Manet, La Musique aux Tuileries (1862), détail. Baudelaire est de profil à gauche de Gautier © DR

Dernier artiste enfin associé à l’écrivain, mais il y en a d’autres encore dont on pourrait parler, Edouard Manet. On a beaucoup glosé sur ce que répondit Baudelaire en 1865 à une lettre du peintre alors attaqué de toute part – deux ans auparavant, son Déjeuner sur l’herbe, exposé à la requête de Napoléon III parmi les «refusés», a choqué tout comme son Olympia (voir ci-dessus). «Vous n’êtes, lui écrit alors Baudelaire, que le premier dans la décrépitude de votre art.» Dans cette réflexion, on peut naturellement voir – en apparence – une condamnation de l’art de l’époque dominé par Manet. Mais c’est méconnaître Baudelaire, grand admirateur notamment des eaux-fortes de l’artiste qu’il compare à Goya. Il faut plutôt comprendre la remarque dans toute son ironie. Avec à l’esprit les critiques des bienpensants, de tous les philistins pour qui le progrès consonne nécessairement avec décadence et l’art qui s’y réfère avec décrépitude. En ce sens-là, Manet est bien le plus grand artiste de son temps.

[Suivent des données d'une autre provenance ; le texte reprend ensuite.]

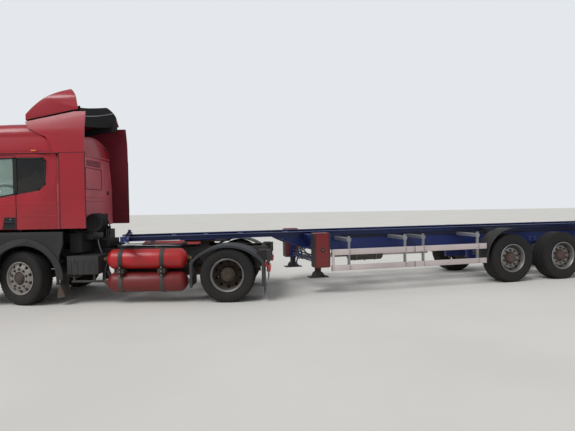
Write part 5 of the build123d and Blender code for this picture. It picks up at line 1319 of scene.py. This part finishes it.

Le peintre et le poète se sont connus très tôt. Tous deux partagent alors un même goût pour le dandysme et le fameux habit noir. C’est dans ce véritable uniforme de la modernité complété d’un haut de forme que le peintre a représenté son ami aux côtés de Théophile Gautier, dédicataire des Fleurs du Mal, dans son tableau La Musique aux Tuileries (1862). Il existe également une eau-forte qui reprend cette même silhouette du poète. L’un des plus beaux portraits de femme peint par Manet témoigne également de cette amitié. Il s’agit de l’opulente toile, qui n’a rien à envier à Velasquez, figurant la «lionne» du poète, Jeanne Duval, peinte en 1862 et intitulée La Maîtresse de Baudelaire. Enfin, contemplant l’Olympia de Manet, avec son mince ruban noir noué autour du cou et son bracelet au poignet,comment ne pas se réciter les premiers vers du poème «Les Bijoux» des Fleurs du Mal

«La très-chère était nue, et, connaissant mon cœur,

Elle n'avait gardé que ses bijoux

Dont le riche attirail lui donnait l'air vainqueur 

Qu'ont dans leurs jours heureux les esclaves des Mores.»


Baudelaire, Ecrits sur l'art, Le Livre de Poche, 2008.